#### [Given task]
Print, exactly as they stand, the lines from the start of the listing to the line containing "# 0 is the front, 90", inclusive.
========
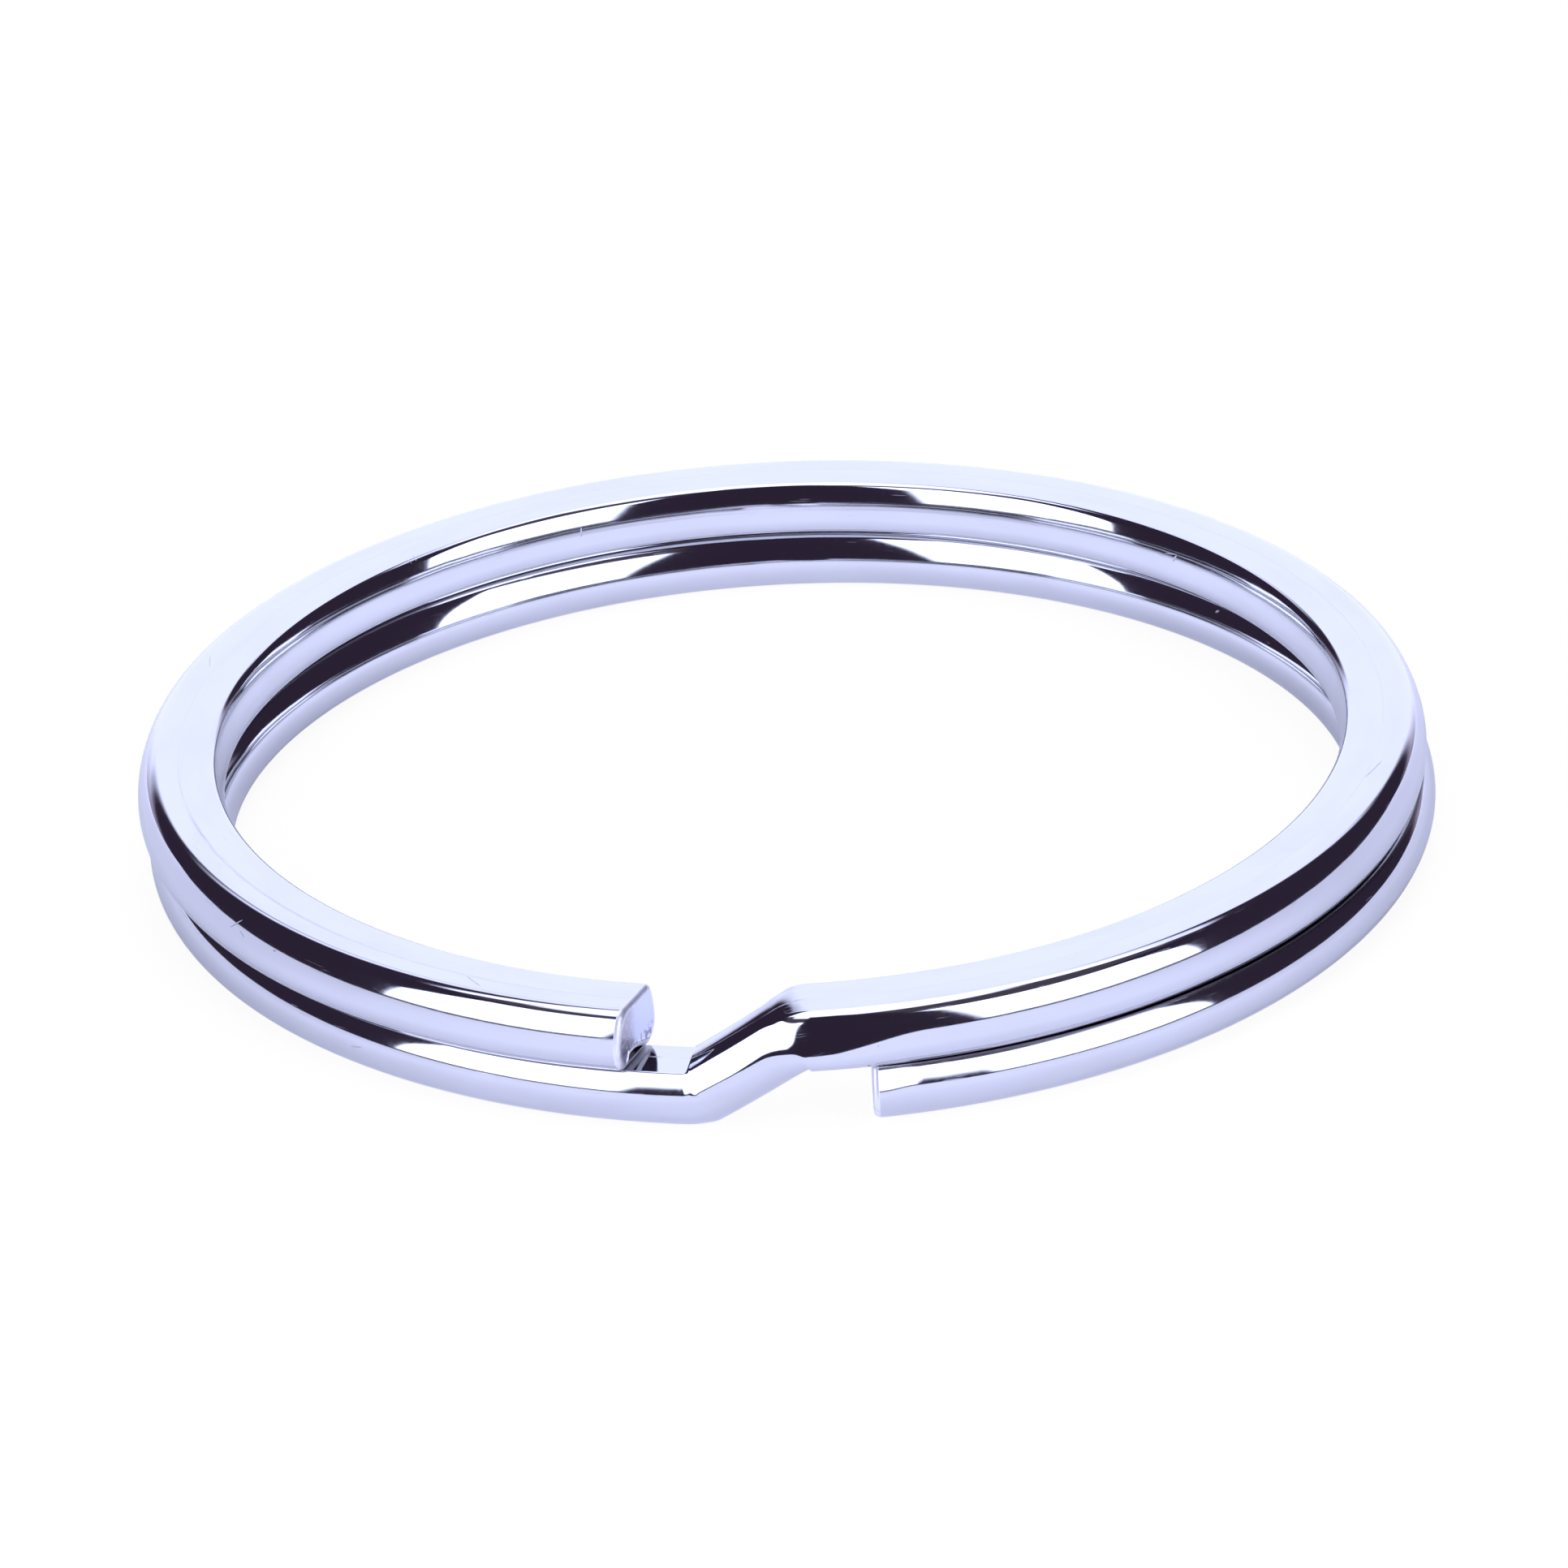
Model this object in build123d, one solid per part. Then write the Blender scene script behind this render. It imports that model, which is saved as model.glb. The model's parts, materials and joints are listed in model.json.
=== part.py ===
from build123d import *
import os
from math import asin, atan2, cos, degrees, hypot, pi, radians, sin, sqrt, tan

# Split key ring: one springy steel wire, flattened top and bottom, wound into two turns that
# lie on each other. The wire starts at a square-cut end in the lower coil, runs once round,
# climbs a short pressed step at the front and runs once more round to the end of the upper
# coil. Each solid is one stretch of that single wire. Neighbouring stretches share their
# end plane, and the wire twists at those planes when a free end is pulled away.
#
# Frame: the ring lies flat, +Z up, with the origin on its axis, midway between its faces.
# Angles are in degrees, counter-clockwise from above, from the front (-Y) where the step is:
# 0 is the front, 90 the right side (+X), 180 the back and 270 the left side.

# Driving dimensions, in millimetres
RING_OUTER_DIAMETER = 30.0  # across both coils, along X
WIRE_WIDTH = 1.90           # radial size of the wire, where its rounded sides stand out most
WIRE_HEIGHT = 1.38          # between the wire's two flats
FLAT_WIDTH = 1.08           # width of each flat, before its edges are rounded
CREASE_RADIUS = 0.12        # rounding where a flat meets a side
COIL_GAP = 0.05             # running clearance between the coils, which the twist needs
COIL_SHIFT = 0.09           # the lower coil sits this far to the right, the upper to the left
STEP_BEND_RADIUS = 0.85     # centre-line radius of the step's two bends
STEP_LEAD = 0.10            # level wire kept beyond each bend of the step
END_BREAK = 0.06            # broken edge round each cut end

# Driving angles, in degrees
STEP_FOOT_ANGLE = -9.6      # where the ramp's centre line would meet the lower coil's
STEP_HEAD_ANGLE = 0.3       # where it would meet the upper coil's
LOWER_END_ANGLE = 5.6       # cut end of the lower coil
UPPER_END_ANGLE = 345.5     # cut end of the upper coil
UPPER_END_SKEW = 10.0       # the upper end is cut askew, with its outer side the shorter one
RIGHT, BACK, LEFT = 90.0, 180.0, 270.0

# Derived sizes
COIL_RADIUS = (RING_OUTER_DIAMETER - 2 * COIL_SHIFT - WIRE_WIDTH) / 2
COIL_PITCH = WIRE_HEIGHT + COIL_GAP
LOWER_LEVEL = -COIL_PITCH / 2
UPPER_LEVEL = COIL_PITCH / 2
FOOT_X = COIL_SHIFT + COIL_RADIUS * sin(radians(STEP_FOOT_ANGLE))
HEAD_X = -COIL_SHIFT + COIL_RADIUS * sin(radians(STEP_HEAD_ANGLE))
RAMP_ANGLE = atan2(COIL_PITCH, HEAD_X - FOOT_X)
BEND_REACH = STEP_BEND_RADIUS * tan(RAMP_ANGLE / 2)
STEP_START_X = FOOT_X - BEND_REACH - STEP_LEAD
STEP_END_X = HEAD_X + BEND_REACH + STEP_LEAD
STEP_START_ANGLE = degrees(asin((STEP_START_X - COIL_SHIFT) / COIL_RADIUS))
STEP_END_ANGLE = degrees(asin((STEP_END_X + COIL_SHIFT) / COIL_RADIUS))

STEP_STATIONS = 49          # cross-sections that the step is drawn through
TANGENT_SPAN = 1e-4         # half-length over which the step's direction is taken
OVERCUT_ANGLE = 4.0         # extra wire that the skewed cut removes


def wire_section():
    """The wire's cross-section: two flats, two arched sides, rounded creases."""
    flat = FLAT_WIDTH / 2
    top = WIRE_HEIGHT / 2
    side = WIRE_WIDTH / 2
    outline = [
        Line((-flat, top), (flat, top)),
        ThreePointArc((flat, top), (side, 0), (flat, -top)),
        Line((flat, -top), (-flat, -top)),
        ThreePointArc((-flat, -top), (-side, 0), (-flat, top)),
    ]
    sharp = make_face(outline)
    return fillet(sharp.vertices(), CREASE_RADIUS)


def section_on(centre, radial, travel):
    """The cross-section placed at a point of the centre line."""
    return Plane(origin=centre, x_dir=radial, z_dir=travel) * wire_section()


def coil_point(centre_x, level, angle):
    """Centre-line point, outward direction and travel direction of a coil."""
    turn = radians(angle)
    outward = Vector(sin(turn), -cos(turn), 0)
    travel = Vector(cos(turn), sin(turn), 0)
    centre = Vector(centre_x, 0, level) + outward * COIL_RADIUS
    return centre, outward, travel


def coil_stretch(centre_x, level, start_angle, end_angle):
    """A stretch of one level coil between two angles."""
    section = section_on(*coil_point(centre_x, level, start_angle))
    axis = Axis((centre_x, 0, 0), (0, 0, 1))
    return revolve(section, axis=axis, revolution_arc=end_angle - start_angle)


def lower_stretch(start_angle, end_angle):
    return coil_stretch(COIL_SHIFT, LOWER_LEVEL, start_angle, end_angle)


def upper_stretch(start_angle, end_angle):
    return coil_stretch(-COIL_SHIFT, UPPER_LEVEL, start_angle, end_angle)


def bend_rise(reach):
    """Height gained in a bend, at a horizontal distance from where the bend starts."""
    return STEP_BEND_RADIUS - sqrt(STEP_BEND_RADIUS**2 - reach**2)


def step_height(x):
    """Height of the step's centre line: level, bend, straight ramp, bend, level."""
    bend_run = STEP_BEND_RADIUS * sin(RAMP_ANGLE)
    from_foot = x - (FOOT_X - BEND_REACH)
    from_head = (HEAD_X + BEND_REACH) - x
    if from_foot <= 0:
        return LOWER_LEVEL
    if from_head <= 0:
        return UPPER_LEVEL
    if from_foot < bend_run:
        return LOWER_LEVEL + bend_rise(from_foot)
    if from_head < bend_run:
        return UPPER_LEVEL - bend_rise(from_head)
    return LOWER_LEVEL + (x - FOOT_X) * tan(RAMP_ANGLE)


def step_point(x):
    """Centre line of the step. Its plan passes smoothly from one coil's circle to the other's."""
    share = min(max((x - FOOT_X) / (HEAD_X - FOOT_X), 0.0), 1.0)
    eased = share * share * (3 - 2 * share)
    centre_x = COIL_SHIFT * (1 - 2 * eased)
    return Vector(x, -sqrt(COIL_RADIUS**2 - (x - centre_x) ** 2), step_height(x))


def step_section(x):
    """Cross-section of the step at x, square to its centre line, with level creases."""
    travel = (step_point(x + TANGENT_SPAN) - step_point(x - TANGENT_SPAN)).normalized()
    plan_length = hypot(travel.X, travel.Y)
    outward = Vector(travel.Y / plan_length, -travel.X / plan_length, 0)
    return section_on(step_point(x), outward, travel)


def step_stretch():
    """The pressed step, drawn through closely spaced cross-sections."""
    spacing = (STEP_END_X - STEP_START_X) / (STEP_STATIONS - 1)
    sections = [section_on(*coil_point(COIL_SHIFT, LOWER_LEVEL, STEP_START_ANGLE))]
    sections += [step_section(STEP_START_X + i * spacing) for i in range(1, STEP_STATIONS - 1)]
    sections += [section_on(*coil_point(-COIL_SHIFT, UPPER_LEVEL, STEP_END_ANGLE))]
    return loft(sections)


def break_end(stretch, centre):
    """Break the sharp edge round the cut end that is nearest to a point."""
    end_face = stretch.faces().sort_by_distance(centre)[0]
    return chamfer(end_face.edges(), END_BREAK)


def lower_end_stretch():
    """From the lower coil's square-cut end to the right side."""
    centre = coil_point(COIL_SHIFT, LOWER_LEVEL, LOWER_END_ANGLE)[0]
    return break_end(lower_stretch(LOWER_END_ANGLE, RIGHT), centre)


def upper_end_stretch():
    """From the left side to the upper coil's end, which is cut askew."""
    centre, outward, travel = coil_point(-COIL_SHIFT, UPPER_LEVEL, UPPER_END_ANGLE)
    skew = radians(UPPER_END_SKEW)
    cut_normal = travel * cos(skew) + outward * sin(skew)
    whole = upper_stretch(LEFT, UPPER_END_ANGLE + OVERCUT_ANGLE)
    kept = split(whole, bisect_by=Plane(origin=centre, z_dir=cut_normal), keep=Keep.BOTTOM)
    return break_end(kept, centre)


def build_stretches():
    """Every node of the ring, in the order in which the wire runs."""
    return {
        "lower_free_end": lower_end_stretch(),
        "lower_coil_back_right": lower_stretch(RIGHT, BACK),
        "lower_coil_back_left": lower_stretch(BACK, LEFT),
        "lower_coil_front_left": lower_stretch(LEFT, 360 + STEP_START_ANGLE),
        "crossover_step": step_stretch(),
        "upper_coil_front_right": upper_stretch(STEP_END_ANGLE, RIGHT),
        "upper_coil_back_right": upper_stretch(RIGHT, BACK),
        "upper_coil_back_left": upper_stretch(BACK, LEFT),
        "upper_free_end": upper_end_stretch(),
    }


os.makedirs("parts", exist_ok=True)
for name, stretch in build_stretches().items():
    stretch.label = name
    export_step(stretch, f"parts/{name}.step")
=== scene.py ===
import json
from math import asin, atan2, cos, degrees, exp, hypot, pi, radians, sin, sqrt, tan

import bpy
from mathutils import Matrix, Vector, noise


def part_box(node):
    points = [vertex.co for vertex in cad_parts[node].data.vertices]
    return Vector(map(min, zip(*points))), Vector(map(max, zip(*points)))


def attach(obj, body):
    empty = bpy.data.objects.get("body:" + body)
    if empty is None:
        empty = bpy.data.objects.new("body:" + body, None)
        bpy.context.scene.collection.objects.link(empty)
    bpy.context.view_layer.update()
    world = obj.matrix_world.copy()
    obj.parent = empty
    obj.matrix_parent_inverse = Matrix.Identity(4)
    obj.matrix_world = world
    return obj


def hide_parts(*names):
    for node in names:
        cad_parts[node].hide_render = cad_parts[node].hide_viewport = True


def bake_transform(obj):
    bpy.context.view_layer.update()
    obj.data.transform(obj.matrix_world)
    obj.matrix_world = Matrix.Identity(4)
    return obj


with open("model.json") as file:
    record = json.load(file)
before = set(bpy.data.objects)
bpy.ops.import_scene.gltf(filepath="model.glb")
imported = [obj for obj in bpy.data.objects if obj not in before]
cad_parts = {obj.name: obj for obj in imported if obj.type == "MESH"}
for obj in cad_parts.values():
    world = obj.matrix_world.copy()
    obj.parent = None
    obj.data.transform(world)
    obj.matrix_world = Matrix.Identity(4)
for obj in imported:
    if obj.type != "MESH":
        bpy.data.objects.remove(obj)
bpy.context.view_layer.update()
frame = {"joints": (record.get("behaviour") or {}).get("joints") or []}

# Split key ring: one plated steel wire in two turns, lying on its face on a pale floor, in a
# light tent. The wire is drawn as nine pieces that meet halfway between the CAD's bending
# planes, so that each bend falls inside a piece.
#
# Angles are in degrees, counter-clockwise from above, from the front (-Y): 90 is the right
# side (+X). The wire runs once round the lower turn, up the step and once round the upper one.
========
#### [Expected output]
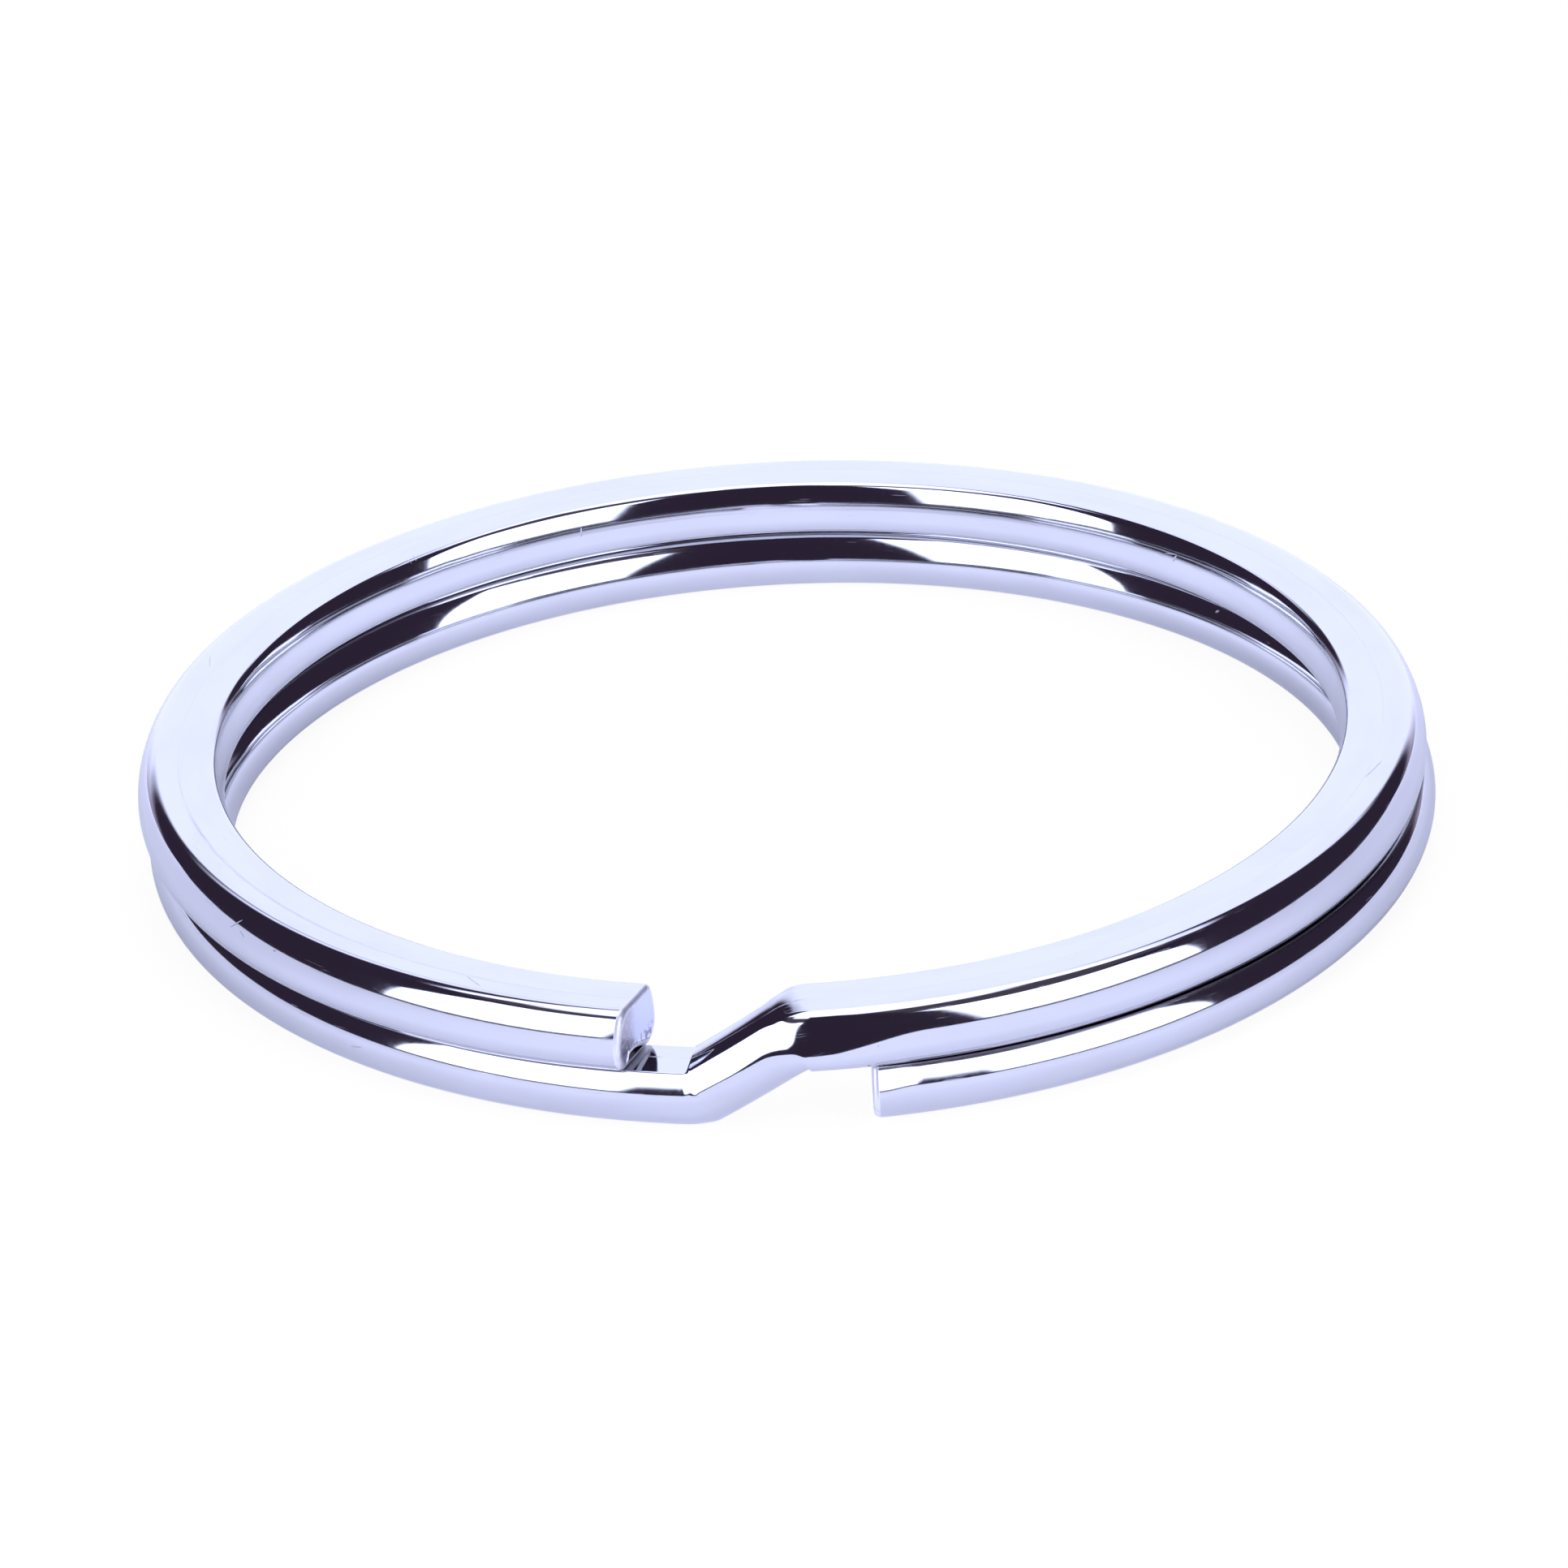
Model this object in build123d, one solid per part. Then write the Blender scene script behind this render. It imports that model, which is saved as model.glb. The model's parts, materials and joints are listed in model.json.
=== part.py ===
from build123d import *
import os
from math import asin, atan2, cos, degrees, hypot, pi, radians, sin, sqrt, tan

# Split key ring: one springy steel wire, flattened top and bottom, wound into two turns that
# lie on each other. The wire starts at a square-cut end in the lower coil, runs once round,
# climbs a short pressed step at the front and runs once more round to the end of the upper
# coil. Each solid is one stretch of that single wire. Neighbouring stretches share their
# end plane, and the wire twists at those planes when a free end is pulled away.
#
# Frame: the ring lies flat, +Z up, with the origin on its axis, midway between its faces.
# Angles are in degrees, counter-clockwise from above, from the front (-Y) where the step is:
# 0 is the front, 90 the right side (+X), 180 the back and 270 the left side.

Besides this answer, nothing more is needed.